I'm honestly not even super convinced that small teams struggle to maintain large systems. I've been on a team that was only 7 good engineers maintaining a 3.5 million line project that had both a web UI and thick client. It supported 2 different databases and had a horizontally scalable job runner.
At one point it was 35 engineers, but layoffs took it down to 7, at which point we started to get a lot more done. There was just so much less time spent keeping everyone aligned. So many fewer meetings, sign-offs, reviews, plannings, retrospectives, management meetings, etc. Developers had a lot more agency, so they just got stuff done. Technical debt repayment became 50% of our time, as we easily knocked out features in the other half of the time. We kept ruthlessly cutting complexity, so it got faster to add new features.
I'm sure some projects just need more bodies, but I think there's an upper bound to how much complexity can be added to a system in a given unit of time. Adding developers over a threshold will result in the same amount of features per week, just everyone does a little less and spends a little more time on communication.
Repeat up to thousands of developers where adding a single field takes months.
The last assertion is problematic. A team of engineers can only produce so many pages -- you could reasonably need multiple teams to work on different parts of the product's UI.

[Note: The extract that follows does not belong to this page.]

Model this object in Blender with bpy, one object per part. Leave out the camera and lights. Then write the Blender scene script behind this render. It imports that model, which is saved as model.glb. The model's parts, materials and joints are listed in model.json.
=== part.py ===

I don’t understand why two teams means slower. Are you keeping the total number of engineers the same? If you are saying 2x engineers on electron complete tasks faster than 1x on electron and 1x on native, you are basically agreeing with OPs take.
You take money to provide software. But then you become lazy and greedy and want 1 size fits all. End result is your users having clunky, high latency experience.
This is effectively asking to double the size of the engineering team, or slow it down dramatically.
If I were a startup or small business, I'd rather ship a slightly slow-feeling app with my existing team of web developers who already know their tools, than to hire a bunch of native developers and somehow get them all on the same page.